The same thing happened in Iraq. Instead of paying the cost for total victory we decided to take a half victory. Instead, to achieve our war aims by ‘consent’ of the defeated, we imposed sanctions which went on hurting the innocent and allowing Sadaam to play the victim. By trying to be ‘kind’, to respect rights our enemy never reciprocated by respecting for us, we ended up hurting the people we claimed to be trying to help.

Instead of leveling Faluja as we would have done in WWII we have not only let ourselves in for a lot more trouble but have let a lot more Iraqis get killed. Afraid of criticism of the people that would have had Sadaam in charge this very day we have sentenced the people of Iraq to more murder at the hands of the old regime and the Jihadis. All this drivel about the moral superiority of a justice system that lets a hundred guilty men go free rather punish one innocent is fine unless those hundred are trying to overthrow your government by means of suicide bombing aimed at school children.
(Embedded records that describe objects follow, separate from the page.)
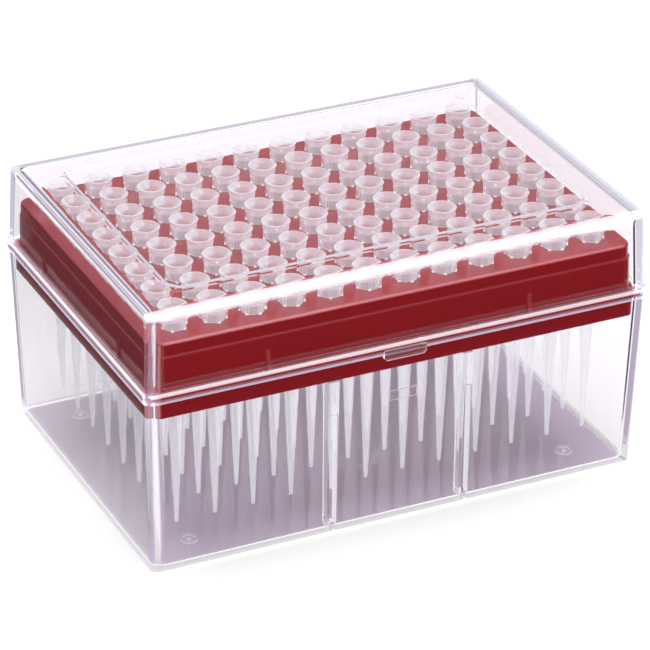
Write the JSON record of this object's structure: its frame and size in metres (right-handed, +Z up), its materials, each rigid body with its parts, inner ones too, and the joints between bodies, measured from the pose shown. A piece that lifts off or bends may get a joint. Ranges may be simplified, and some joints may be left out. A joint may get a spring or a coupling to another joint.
{
  "type": "box of pipette tips",
  "caption": "Clear hinged box holding a full grid of translucent pipette tips in a dark red rack insert.",
  "frame": {"origin": "centre of the base's underside, on the surface that the box stands on", "axes": "+X along the long side to the right, +Z up, so the thumb tab faces -Y and the hinge is at +Y"},
  "size_m": [0.1194, 0.0877, 0.0632],
  "materials": {
    "clear_styrene": "polished",
    "red_rack": "satin",
    "natural_tip": "frosted"
  },
  "bodies": {
    "box": {"base_box": "clear_styrene", "rack_insert": "red_rack", "tips_col_01": "natural_tip", "tips_col_02": "natural_tip", "tips_col_03": "natural_tip", "tips_col_04": "natural_tip", "tips_col_05": "natural_tip", "tips_col_06": "natural_tip", "tips_col_07": "natural_tip", "tips_col_08": "natural_tip", "tips_col_09": "natural_tip", "tips_col_10": "natural_tip", "tips_col_11": "natural_tip", "tips_col_12": "natural_tip"},
    "lid": {"lid": "clear_styrene"}
  },
  "joints": [
    {"name": "lid_hinge", "type": "hinge", "parent": "box", "child": "lid", "pos_m": [0, 0.04395, 0.0424], "axis": [-1, 0, 0], "range_deg": [0, 105]}
  ]
}
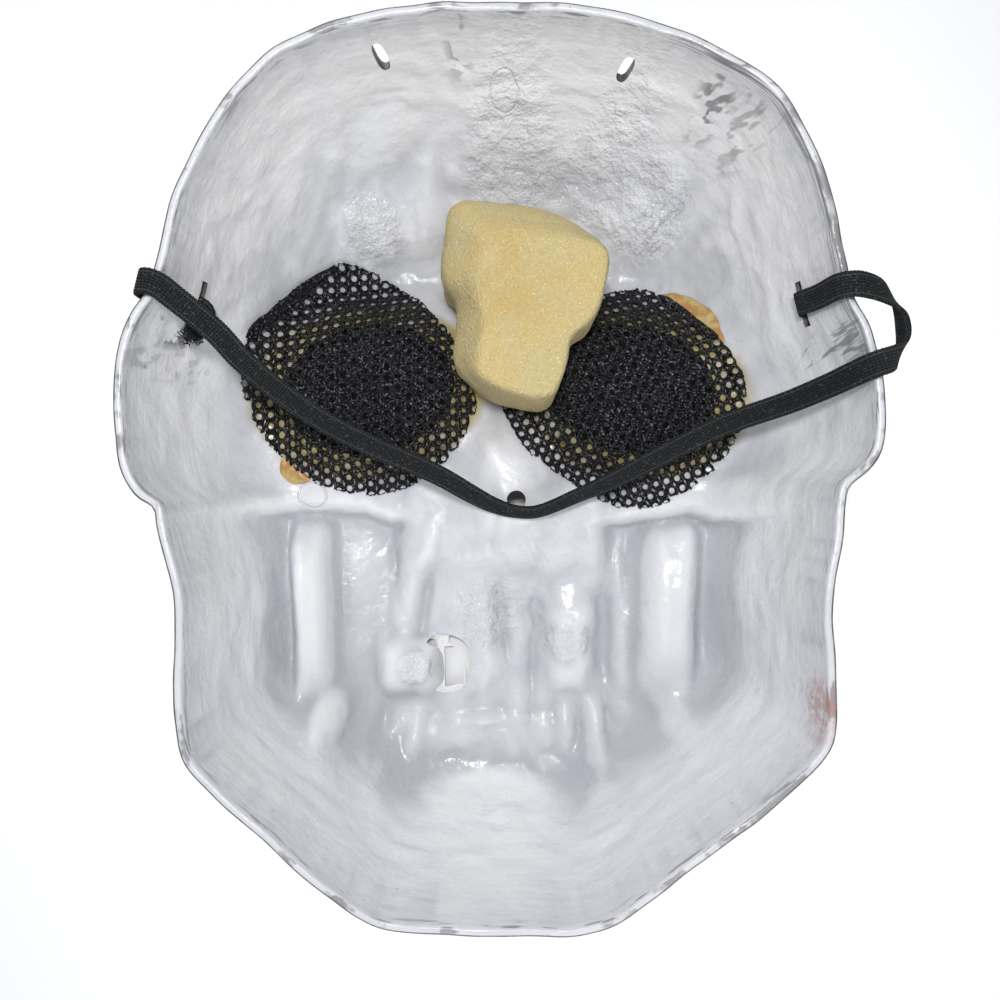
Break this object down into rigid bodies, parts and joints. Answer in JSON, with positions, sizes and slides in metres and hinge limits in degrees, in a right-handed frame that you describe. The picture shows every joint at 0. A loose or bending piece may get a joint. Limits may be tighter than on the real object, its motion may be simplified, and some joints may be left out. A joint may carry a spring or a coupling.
{
  "type": "skull mask",
  "caption": "Hard plastic skull face mask lying face down, with mesh over the eye holes, a foam brow pad and a flat elastic head strap.",
  "frame": {"origin": "the middle of the rim's width and height, on the surface that the mask lies on", "axes": "+X across the face from the wearer's left to the right, +Y from chin to crown, +Z out of the hollow back"},
  "size_m": [0.2091, 0.2457, 0.0822],
  "materials": {
    "white_plastic": "semi-gloss moulded plastic, a little scuffed and smudged",
    "black_mesh": "knitted mesh",
    "old_glue": "dried yellowed glue",
    "cream_foam": "open-cell foam, a little browned",
    "black_elastic": "flat braided elastic"
  },
  "bodies": {
    "root": {"mask_shell": "white_plastic", "eye_mesh_left": "black_mesh", "eye_mesh_right": "black_mesh", "glue_left": "old_glue", "glue_right": "old_glue", "brow_foam": "cream_foam", "elastic_strap": "black_elastic", "strap_knot": "black_elastic"}
  },
  "joints": []
}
Imagine what would have happened in Japan and Germany if we had negotiated a settlement to WWII. No wholesale transformation, no complete abandonment of the old regime. Suppose we had combined a half victory with the policy of rehiring Nazis and Fascists from the old regime. We could afford to use people that were tainted by the past because the past was so utterly discredited. The regimes had based their legitimacy on might. Only complete defeat would de-legitimate them. Having shown our ability and willingness to slaughter we could afford to be magnanimous.

The if-only hawks, the people that were for the war and now say that we wouldn’t have these problems if only we had after the war done _____, make their main argument that we shouldn’t have disbanded the Iraqi army. Only half right. Fine to hire them once you have killed enough of them.